OGH vom 21.06.2000, 1Ob128/00f

Kopf

Der Oberste Gerichtshof hat durch den Vizepräsidenten des Obersten Gerichtshofs Dr. Schlosser als Vorsitzenden und durch die Hofräte des Obersten Gerichtshofs Dr. Schiemer, Dr. Gerstenecker, Dr. Rohrer und Dr. Zechner als weitere Richter in der Rechtssache der klagenden Partei S***** Aktiengesellschaft, ***** vertreten durch Dr. Hans Kulka, Rechtsanwalt in Wien, wider die beklagten Parteien 1. Margaretha Elfrida P*****, und 2. Ernst W*****, beide ***** vertreten durch Dr. Klaus Reisch und Dr.
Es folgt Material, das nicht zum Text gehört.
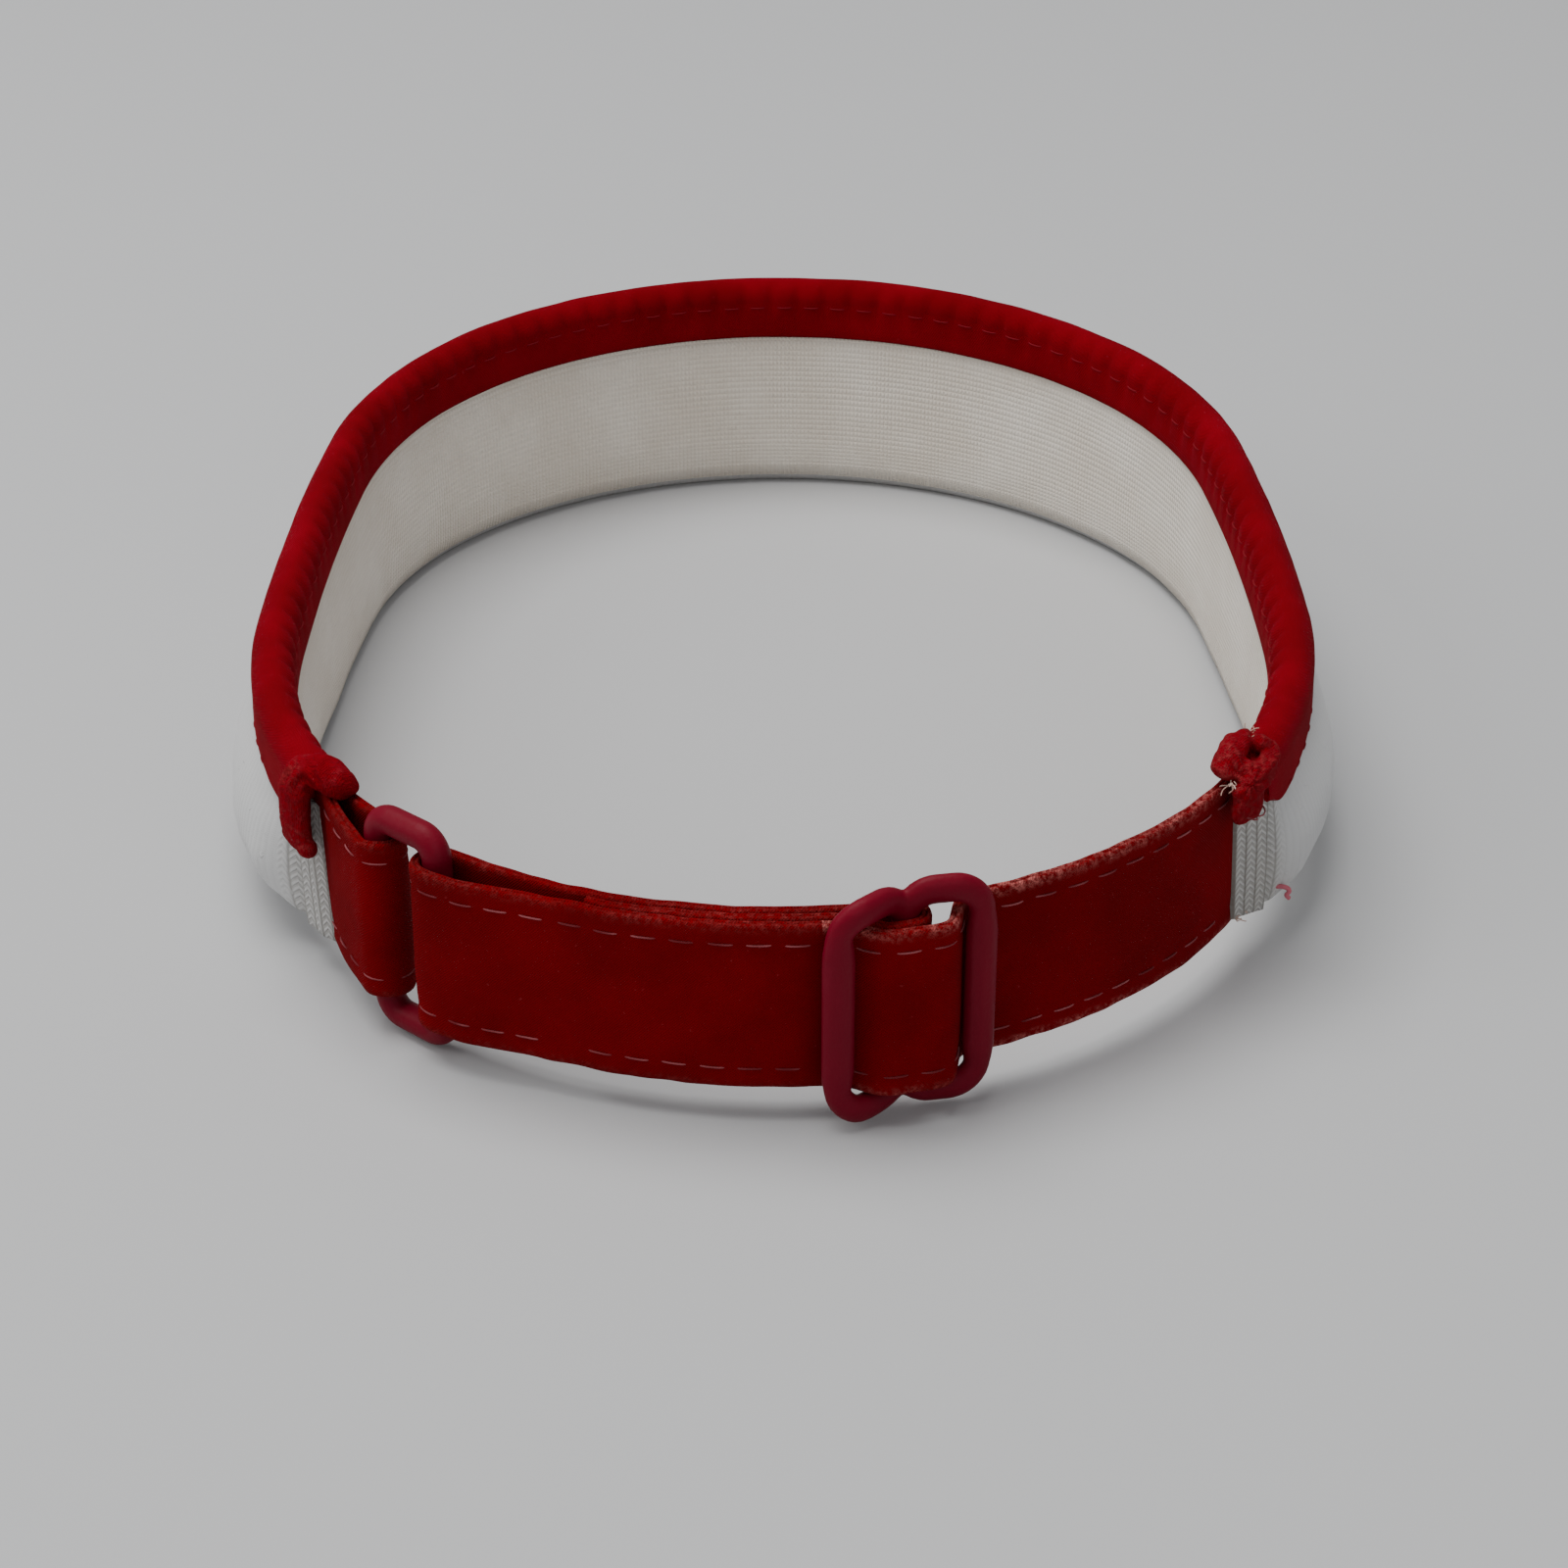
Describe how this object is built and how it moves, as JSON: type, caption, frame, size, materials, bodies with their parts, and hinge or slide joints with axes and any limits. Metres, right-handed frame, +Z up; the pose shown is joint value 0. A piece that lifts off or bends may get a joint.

Anke Reisch, Rechtsanwälte in Kitzbühel, wegen S 235.664,66 sA infolge Revision der beklagten Parteien (Revisionsstreitwert S 221.860,--) gegen das Urteil des Oberlandesgerichts Innsbruck als Berufungsgericht vom , GZ 1 R 237/99h-12, womit das Urteil des Landesgerichts Innsbruck vom , GZ 40 Cg 77/99f-8, bestätigt wurde, in nichtöffentlicher Sitzung den

Beschluss

gefasst:

Spruch

Die Revision wird zurückgewiesen.

Die beklagten Parteien sind zur ungeteilten Hand schuldig, der klagenden Partei binnen 14 Tagen die mit S 12.573,-- (darin S 2.095,50 Umsatzsteuer) bestimmten Kosten der Revisionsbeantwortung zu bezahlen.

Text

Begründung:

Rechtliche Beurteilung

Gemäß § 16 Abs 1 des Gebührengesetzes (GebG) entsteht die Gebührenschuld bei zweiseitig verbindlichen Rechtsgeschäften im Fall der Unterzeichnung durch beide Vertragsteile im Zeitpunkt der Unterzeichnung bzw im Fall der Unterfertigung nur durch einen Vertragsteil im Zeitpunkt der Aushändigung (Übersendung) der Urkunde an den anderen Vertragsteil oder an dessen Vertreter oder an einen Dritten.

Die Beklagten vertreten die Ansicht, sie müssten der klagenden Partei die von dieser entrichtete Rechtsgeschäftsgebühr nicht ersetzen, weil ihnen der Befreiungstatbestand des § 33 TP 19 Abs 5 GebG zugutekomme; dies hätten sie im Verfahren erster Instanz auch ausreichend behauptet. Dem kann nicht beigepflichtet werden:

Die Beklagten wendeten in der Verhandlungstagsatzung vom ein, die Gebührenschuld sei nicht entstanden, weil das Rechtsgeschäft von der Genehmigung eines Dritten - des Wohnungsberechtigten - abhängig gewesen sei; diese Genehmigung sei nicht erteilt worden. Des weitern trugen sie die Einwendung vor, die Gebührenschuld entstehe erst mit der Zuzählung der Darlehensvaluta, eine Zuzählung sei aber nicht erfolgt.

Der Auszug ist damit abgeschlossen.